> [Work instructions]
Look through the material below, count the lines containing the word "bending", and state only the count.

===

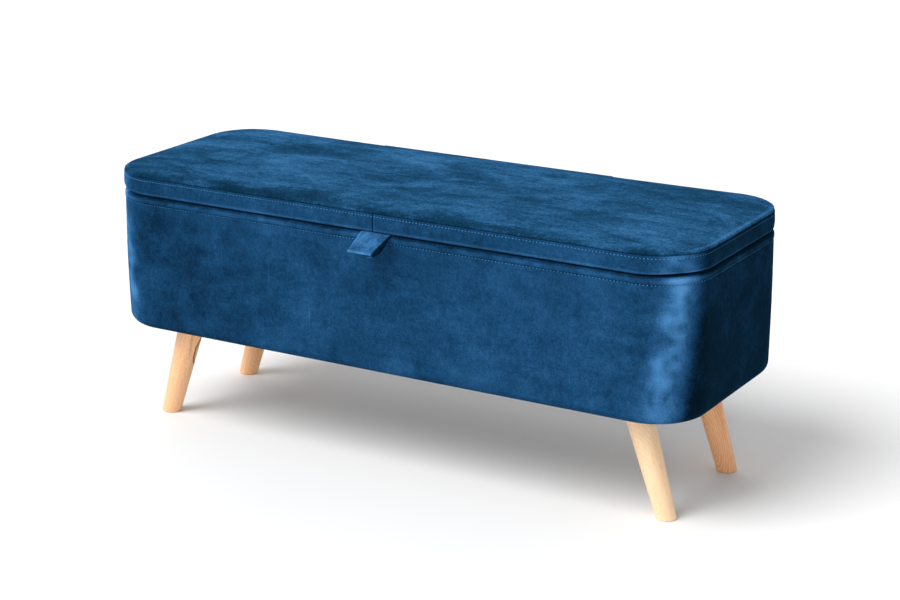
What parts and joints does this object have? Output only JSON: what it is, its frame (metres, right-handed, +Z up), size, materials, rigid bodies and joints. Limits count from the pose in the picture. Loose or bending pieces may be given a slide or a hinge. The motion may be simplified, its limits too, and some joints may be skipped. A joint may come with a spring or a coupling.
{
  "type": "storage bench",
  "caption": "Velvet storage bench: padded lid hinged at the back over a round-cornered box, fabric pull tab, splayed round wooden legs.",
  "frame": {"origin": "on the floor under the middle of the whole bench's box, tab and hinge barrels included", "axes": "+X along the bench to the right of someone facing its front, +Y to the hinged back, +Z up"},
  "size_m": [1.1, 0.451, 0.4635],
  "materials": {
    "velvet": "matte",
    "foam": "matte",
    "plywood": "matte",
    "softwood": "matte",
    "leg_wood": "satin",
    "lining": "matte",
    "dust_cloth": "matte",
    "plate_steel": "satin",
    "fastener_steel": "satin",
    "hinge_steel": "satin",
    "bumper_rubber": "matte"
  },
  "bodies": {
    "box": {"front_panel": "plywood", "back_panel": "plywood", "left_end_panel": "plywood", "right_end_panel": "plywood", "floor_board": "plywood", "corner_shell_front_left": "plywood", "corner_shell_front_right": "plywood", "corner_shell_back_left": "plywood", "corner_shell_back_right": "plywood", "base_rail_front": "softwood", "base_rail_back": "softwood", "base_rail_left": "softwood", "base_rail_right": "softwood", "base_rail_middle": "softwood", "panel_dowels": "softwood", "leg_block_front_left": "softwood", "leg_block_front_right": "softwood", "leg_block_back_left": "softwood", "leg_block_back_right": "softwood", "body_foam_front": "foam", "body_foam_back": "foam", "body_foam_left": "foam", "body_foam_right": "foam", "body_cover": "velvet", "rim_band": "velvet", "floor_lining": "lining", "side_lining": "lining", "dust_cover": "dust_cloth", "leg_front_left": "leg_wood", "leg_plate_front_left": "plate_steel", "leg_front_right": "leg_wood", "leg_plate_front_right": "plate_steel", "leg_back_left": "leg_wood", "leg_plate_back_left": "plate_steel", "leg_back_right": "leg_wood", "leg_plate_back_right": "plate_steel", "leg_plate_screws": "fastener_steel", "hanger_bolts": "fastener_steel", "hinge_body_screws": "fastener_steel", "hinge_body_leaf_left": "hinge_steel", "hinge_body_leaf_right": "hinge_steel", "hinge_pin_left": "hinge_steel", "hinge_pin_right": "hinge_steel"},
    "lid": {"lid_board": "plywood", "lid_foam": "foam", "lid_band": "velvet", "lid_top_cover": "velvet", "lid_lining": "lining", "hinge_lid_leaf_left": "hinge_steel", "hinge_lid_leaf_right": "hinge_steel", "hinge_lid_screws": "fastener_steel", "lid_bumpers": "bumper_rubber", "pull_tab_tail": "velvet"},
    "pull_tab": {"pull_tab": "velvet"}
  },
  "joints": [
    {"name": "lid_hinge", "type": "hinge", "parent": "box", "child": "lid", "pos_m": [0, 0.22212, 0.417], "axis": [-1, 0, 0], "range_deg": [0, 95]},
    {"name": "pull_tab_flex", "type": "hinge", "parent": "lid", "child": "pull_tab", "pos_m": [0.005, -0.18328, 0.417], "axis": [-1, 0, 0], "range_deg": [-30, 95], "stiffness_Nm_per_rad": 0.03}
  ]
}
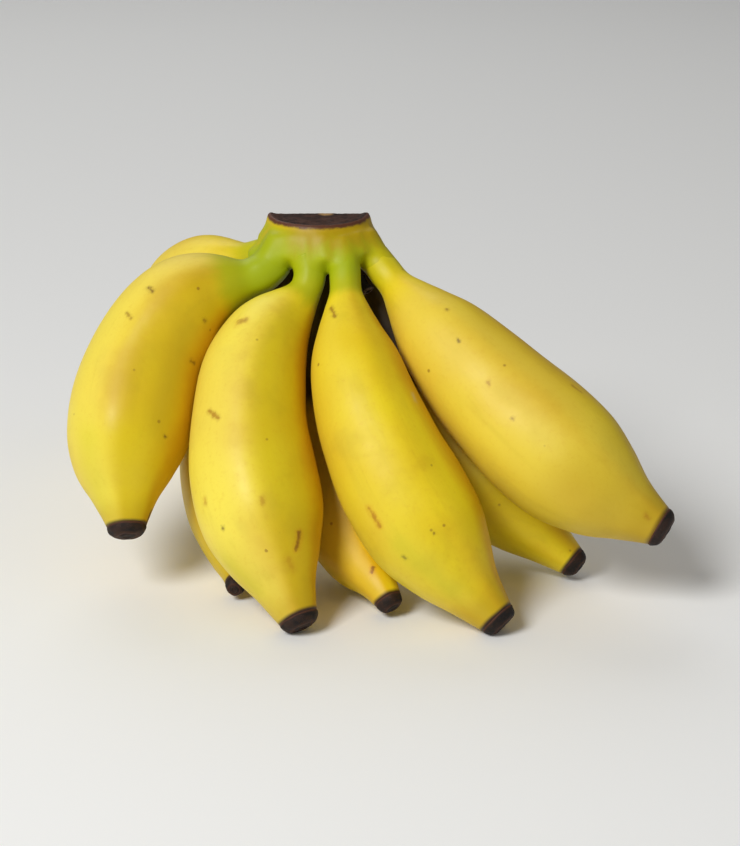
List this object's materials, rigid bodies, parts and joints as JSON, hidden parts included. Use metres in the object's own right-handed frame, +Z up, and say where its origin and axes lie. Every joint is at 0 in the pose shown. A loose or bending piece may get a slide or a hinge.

===

> [Problem solution]
2